The seven House managers, led by Intelligence Chairman Adam Schiff, D-Calif., will outline their arguments.
Rules organizing the trial were adopted on a party-line vote early Wednesday morning after a marathon session that had started Tuesday afternoon.
Now the managers have 24 hours, spread over three days, to argue in depth how Trump tried to “cheat,” in Schiff’s term, by pressuring Ukraine to investigate his political rival.
“It is the president’s apparent belief that under Article II he can do whatever he wants, no matter how corrupt, outfitted in gaudy legal clothing,” Schiff told senators.
– Bart Jansen and Nicholas Wu
These lengthy arguments – followed by 16 hours of written questions from senators – might be the only chance each side has to make their case. Under the rules adopted Tuesday, the Senate will postpone voting on whether to subpoena witnesses and documents until after the opening arguments and written questions.

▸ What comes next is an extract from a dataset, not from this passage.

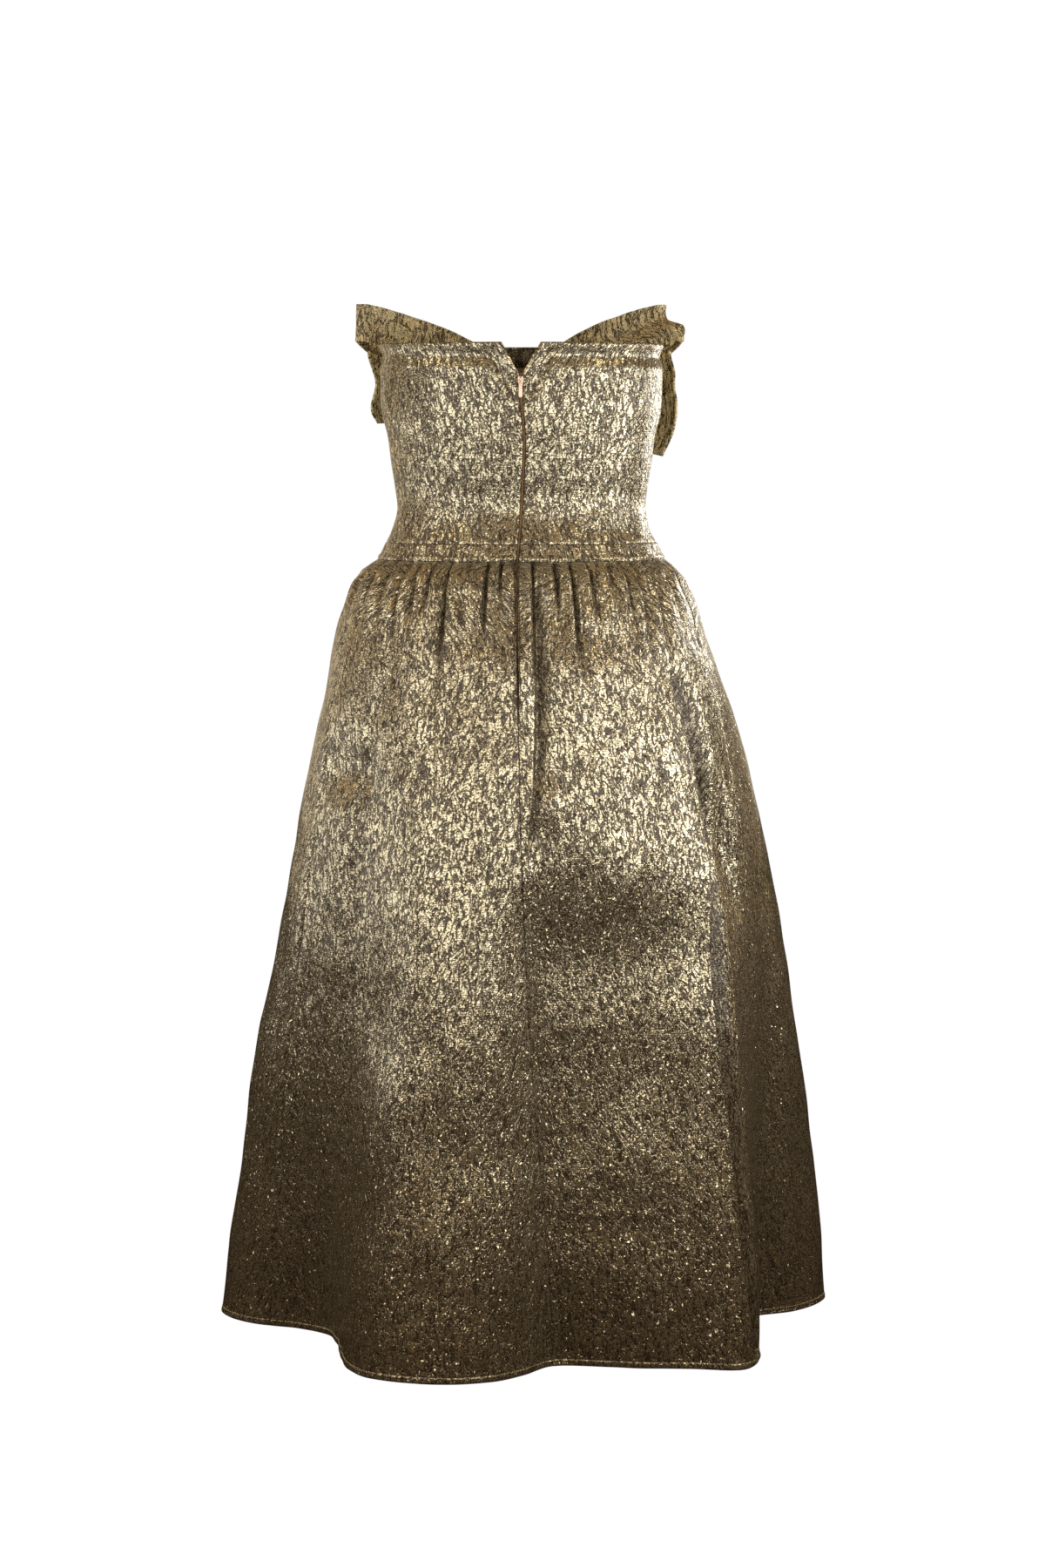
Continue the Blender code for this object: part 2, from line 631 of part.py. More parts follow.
def make_slider(metal, parent):
    """Flat plate that rides on the chain, with a bridge that the tab hangs from."""
    x, y, z = slider_place()
    plate_face = y - BRIDGE_HOLE_DEPTH / 2
    bridge_shape = bmesh.new()
    root = plate_face - PLATE_THICK / 2
    hole = plate_face + BRIDGE_HOLE_DEPTH
    shoulder, crown = hole + BRIDGE_SHOULDER, hole + BRIDGE_BAR
    arch = [(root, -BRIDGE_HALF_TALL), (shoulder, -BRIDGE_HALF_TALL),
            (crown, -BRIDGE_HOLE_HALF_TALL), (crown, BRIDGE_HOLE_HALF_TALL),
            (shoulder, BRIDGE_HALF_TALL), (root, BRIDGE_HALF_TALL),
            (root, BRIDGE_HOLE_HALF_TALL), (hole, BRIDGE_HOLE_HALF_TALL),
            (hole, -BRIDGE_HOLE_HALF_TALL), (root, -BRIDGE_HOLE_HALF_TALL)]
    side = bridge_shape.faces.new([bridge_shape.verts.new((x - BRIDGE_HALF_WIDTH, along, z + rise))
                                   for along, rise in arch])
    grown = bmesh.ops.extrude_face_region(bridge_shape, geom=[side])["geom"]
    bmesh.ops.translate(bridge_shape, vec=(2 * BRIDGE_HALF_WIDTH, 0, 0),
                        verts=[item for item in grown if isinstance(item, bmesh.types.BMVert)])
    bridge = new_object("zip_bridge_shape", bridge_shape, metal, parent)
    bridge.hide_render = True
    bridge.display_type = "WIRE"
    plate = bmesh.new()
    add_box(plate, (x - PLATE_HALF_WIDTH, plate_face - PLATE_THICK, z - PLATE_HALF_TALL),
            (x + PLATE_HALF_WIDTH, plate_face, z + PLATE_HALF_TALL))
    corners = [edge for edge in plate.edges
               if abs(edge.verts[0].co.y - edge.verts[1].co.y) > PLATE_THICK / 2]
    bmesh.ops.bevel(plate, geom=corners, offset=PLATE_CORNER, segments=3,
                    profile=0.5, affect="EDGES", material=-1)
    slider = new_object("zip_slider", plate, metal, parent)
    joined = slider.modifiers.new("bridge", "BOOLEAN")
    joined.operation = "UNION"
    joined.object = bridge


def make_pull(metal, hinge):
    """Pull tab: a flat drop-shaped plate with a window at the top, hanging on the bridge."""
    half_bar = TAB_THICK / 2
    shape = bmesh.new()
    window = [TabPoint(TAB_WINDOW_HALF_WIDTH, half_bar),
              TabPoint(TAB_WINDOW_HALF_WIDTH, half_bar + TAB_WINDOW_TALL)]

    def ring(points):
        loop = points + [TabPoint(-point.half_width, point.below) for point in reversed(points)]
        verts = [shape.verts.new((point.half_width, -half_bar, -point.below)) for point in loop]
        return [shape.edges.new((verts[i - 1], verts[i])) for i in range(len(verts))]

    edges = ring(TAB) + ring(window)
    bmesh.ops.triangle_fill(shape, use_beauty=True, edges=edges)
    grown = bmesh.ops.extrude_face_region(shape, geom=shape.faces[:])
    bmesh.ops.translate(shape, vec=(0, TAB_THICK, 0), verts=[
        item for item in grown["geom"] if isinstance(item, bmesh.types.BMVert)])
    tab = new_object("zip_pull", shape, metal, hinge)
    tab.matrix_parent_inverse.identity()
    return tab


# ---------------------------------------------------------------- bow


def bow_point(hand, from_front, z, stand_off):
    """Point in front of the bodice: hand is 1 for the wearer's left and -1 for the right."""
    angle = 270.0 + hand * from_front
    x, y, _ = bodice_point(angle, z)
    half_width, front = at_height(BODICE, "half_width", z), at_height(BODICE, "front", z)
    normal = (x / half_width ** 2, y / front ** 2)
    length = math.hypot(*normal)
    return x + stand_off * normal[0] / length, y + stand_off * normal[1] / length, z


def station_value(table, column, share):
    return smooth_curve([(row.share, getattr(row, column)) for row in table], share)


def loop_wall(hand, word):
    """A loop: one strip that runs out from the knot and folds back, so it is a U from above."""
    out_and_back = [(row.share, 1) for row in LOOP] + [(row.share, -1) for row in reversed(LOOP)]
    rows = []
    for row in range(LOOP_ROWS + 1):
        down = row / LOOP_ROWS
        pairs = []
        for index, (share, layer) in enumerate(out_and_back):
            z = mix(station_value(LOOP, "high", share), station_value(LOOP, "low", share), down)
            tip_z = mix(LOOP[-1].high, LOOP[-1].low, down)
            angle = mix(LOOP_ROOT, at_height(BOW_ENDS, "loop_" + word, tip_z), share)
            wave = math.sin(2 * math.pi * LOOP_RIPPLES * down)
            ripple = LOOP_RIPPLE_DEPTH * (1.0 - ease(share)) * wave
            middle = station_value(LOOP, "stand_off", share) + ripple
            puff = station_value(LOOP, "half_puff", share)
            pairs.append((bow_point(hand, angle, z, middle + layer * puff),
                          bow_point(hand, angle, z, middle + layer * (puff - CLOTH))))
            if index == len(LOOP) - 1:
                beyond = math.degrees(LOOP_FOLD / at_height(BODICE, "half_width", z))
                pairs.append((bow_point(hand, angle + beyond, z, middle),
                              bow_point(hand, angle + beyond / 2, z, middle)))
        rows.append(pairs)
    return cloth_wall(rows)


def tail_wall(hand, word):
    """A tail: one strip that comes out from behind the knot and is cut to a point."""
    rows = []
    for row in range(TAIL_ROWS + 1):
        pairs = []
        for station in TAIL:
            low = getattr(station, "low_" + word)
            z = mix(station.high, low, row / TAIL_ROWS)
            tip_z = mix(TAIL[-1].high, getattr(TAIL[-1], "low_" + word), row / TAIL_ROWS)
            angle = mix(TAIL_ROOT, at_height(BOW_ENDS, "tail_" + word, tip_z), station.share)
            pairs.append([bow_point(hand, angle, z, station.stand_off + out)
                          for out in (CLOTH / 2, -CLOTH / 2)])
        rows.append(pairs)
    return cloth_wall(rows)


def knot_shape():
    """The knot: a rounded block of folded cloth, seated on the bodice's centre front."""
    shape = bmesh.new()
    bmesh.ops.create_uvsphere(shape, u_segments=16, v_segments=10, radius=1.0)
    half_sizes = (KNOT_HALF_WIDTH, KNOT_HALF_DEPTH, KNOT_HALF_TALL)
    for vertex in shape.verts:
        vertex.co = [math.copysign(abs(value) ** KNOT_BOXY, value) * half
                     for value, half in zip(vertex.co, half_sizes)]
        vertex.co.z += KNOT_HEIGHT
    clearances = []
    for x, y, z in [vertex.co for vertex in shape.verts]:
        degrees = math.degrees(math.asin(x / at_height(BODICE, "half_width", z)))
        clearances.append(bodice_point(270.0 + degrees, z)[1] - y)
    bmesh.ops.translate(shape, verts=shape.verts[:], vec=(0, min(clearances) - SEAM_GAP, 0))
    return shape


def make_bow(cloth, parent):
    for hand, word in ((1, "left"), (-1, "right")):
        new_object("bow_loop_" + word, loop_wall(hand, word), cloth, parent)
        new_object("bow_tail_" + word, tail_wall(hand, word), cloth, parent)
    new_object("bow_knot", knot_shape(), cloth, parent)


# ---------------------------------------------------------------- the whole dress


def new_empty(name, place):
    empty = bpy.data.objects.new(name, None)
    empty.empty_display_size = 0.02
    empty.location = place
    bpy.context.scene.collection.objects.link(empty)
    return empty


def build_dress():
    for item in list(bpy.data.objects):
        bpy.data.objects.remove(item)
    cloth = new_material("gold_crinkle_cloth", (0.42, 0.32, 0.17), 0.38, 0.85)
    tape_cloth = new_material("brown_zip_tape", (0.13, 0.075, 0.035), 0.85, 0.0)
    coil = new_material("brown_zip_coil", (0.22, 0.13, 0.06), 0.45, 0.0)
    pull_metal = new_material("rose_gold_zip_metal", (0.75, 0.52, 0.36), 0.30, 1.0)
    dress = new_empty("dress", (0.0, 0.0, 0.0))
    hinge = new_empty("zip_pull_hinge", slider_place())
    bpy.context.view_layer.update()
    make_bodice(cloth, dress)
    make_waistband(cloth, dress)
    make_skirt(cloth, dress)
    make_zip(tape_cloth, coil, dress)
    make_slider(pull_metal, dress)
    make_pull(pull_metal, hinge)
    make_bow(cloth, dress)


build_dress()
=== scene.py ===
# %% [markdown]
# # A strapless midi dress in crinkled gold cloth
#
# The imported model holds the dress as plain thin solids. This lesson dresses those solids up: it
# repeats the same form at a much finer spacing, presses in the seams, gathers and creases, sews
# the hem, adds the teeth of the zip, and gives each surface a finish. The frame is the model's
# own: metres, +Z up, front towards -Y, the wearer's left towards +X, the waist seam at z = 0.

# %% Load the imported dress
import math
from collections import namedtuple

import bmesh
import bpy
import numpy as np
from mathutils import Matrix, Vector, noise


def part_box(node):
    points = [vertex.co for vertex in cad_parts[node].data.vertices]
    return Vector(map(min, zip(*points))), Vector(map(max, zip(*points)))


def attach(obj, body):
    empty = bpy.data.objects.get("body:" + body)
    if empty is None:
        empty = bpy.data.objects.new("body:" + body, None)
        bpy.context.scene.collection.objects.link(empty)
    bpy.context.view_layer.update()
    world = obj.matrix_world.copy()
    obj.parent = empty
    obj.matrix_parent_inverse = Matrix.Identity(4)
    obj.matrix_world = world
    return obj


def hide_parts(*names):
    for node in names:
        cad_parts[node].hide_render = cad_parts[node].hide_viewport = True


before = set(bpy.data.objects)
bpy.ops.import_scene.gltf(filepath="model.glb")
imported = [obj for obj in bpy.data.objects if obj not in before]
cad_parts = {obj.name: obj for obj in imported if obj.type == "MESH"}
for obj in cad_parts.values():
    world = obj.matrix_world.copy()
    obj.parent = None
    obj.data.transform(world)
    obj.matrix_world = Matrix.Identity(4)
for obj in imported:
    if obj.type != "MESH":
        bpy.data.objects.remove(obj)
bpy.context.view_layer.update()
scene = bpy.context.scene

# %% [markdown]
# ## The camera
#
# The photograph looks at the back of the dress from a few metres away, a little downwards. A
# portrait lens keeps the skirt's folds from looking swollen. The camera comes first, because
# every later step is judged through it.

# %% Camera
CAMERA_PLACE = (-0.00118, 3.6, 0.105)
CAMERA_DOWN = 4.92                       # degrees below the horizon
CAMERA_LENS = 91.14                      # millimetres, on a sensor 36 mm along its long side

camera = bpy.data.objects.new("camera", bpy.data.cameras.new("camera"))
scene.collection.objects.link(camera)
camera.data.sensor_width = 36.0
camera.data.lens = CAMERA_LENS
camera.location = CAMERA_PLACE
camera.rotation_euler = (math.radians(90.0 - CAMERA_DOWN), 0.0, math.radians(180.0))
scene.camera = camera

# %% [markdown]
# ## The form of the dress
#
# A dressmaker measures a body at a few heights. These tables do the same: a row for each height,
# and smooth curves through the rows for all the heights between them. They are the sizes of the
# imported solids, so whatever is built from them lies on those solids.

# %% Sizes of the dress
CLOTH = 0.0018                           # thickness of the cloth shells
SEAM_GAP = 0.00005                       # between two sewn pieces; a wider one would let light through
TOP_EDGE, BAND_HEIGHT, HEM = 0.1930, 0.0150, -0.6930
BAND_PROUD = 0.0005
HEM_TURN = 0.0055                        # depth of the narrow turned hem
NOTCH_BOTTOM, NOTCH_HALF_WIDTH = 0.1660, 0.0176
ZIP_HALF_GAP, ZIP_END = 0.0015, -0.1300
CUP_PROUD, CUP_ANGLE, CUP_SPREAD, CUP_HEIGHT, CUP_TALL = 0.0060, 25.0, 17.0, 0.1300, 0.0420

BodiceSection = namedtuple("BodiceSection", "z half_width back front back_seam front_seam")
BODICE = [BodiceSection(*row) for row in (
    (0.1930, 0.1282, 0.0965, 0.1120, 0.0980, 0.0700),
    (0.1760, 0.1279, 0.0960, 0.1150, 0.0905, 0.0690),
    (0.1640, 0.1276, 0.0955, 0.1170, 0.0880, 0.0680),
    (0.1338, 0.1266, 0.0935, 0.1180, 0.0830, 0.0670),
    (0.1111, 0.1214, 0.0910, 0.1120, 0.0785, 0.0640),
    (0.0946, 0.1190, 0.0885, 0.1060, 0.0750, 0.0610),
    (0.0687, 0.1151, 0.0850, 0.0950, 0.0730, 0.0570),
    (0.0522, 0.1145, 0.0840, 0.0920, 0.0720, 0.0550),
    (0.0372, 0.1160, 0.0850, 0.0920, 0.0725, 0.0550),
    (0.0246, 0.1182, 0.0880, 0.0940, 0.0737, 0.0560),
    (0.0153, 0.1222, 0.0915, 0.0965, 0.0750, 0.0570),
    (0.0000, 0.1290, 0.0965, 0.1000, 0.0780, 0.0580),
)]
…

A 51-vote majority is needed to call witnesses, in a chamber with 53 Republicans and 47 Democrats. A handful of key Republicans will decide whether to join Democrats to summon witnesses such as former national security adviser John Bolton or acting White House chief of staff Mick Mulvaney.
Republican leaders have argued against having witnesses to bolster a House case they contend was partisan and rushed. But Schiff said that would leave only the opening arguments for senators to weigh. Republicans blocked efforts to subpoena White House and State Department documents in party-line votes Tuesday.
“If the Senate votes to deprive itself of witnesses and documents, the opening statements will be the end of the trial,” Schiff told senators Tuesday. “To say let’s have the opening statements and then let’s see, let’s have the trial and maybe we can sweep this all under the rug.”
But Trump’s defense team accused House Democrats of being unprepared for trial.
“The president has done absolutely nothing wrong,” Cipollone said Tuesday. “It is long past time to start this proceeding and we are here today to do it.”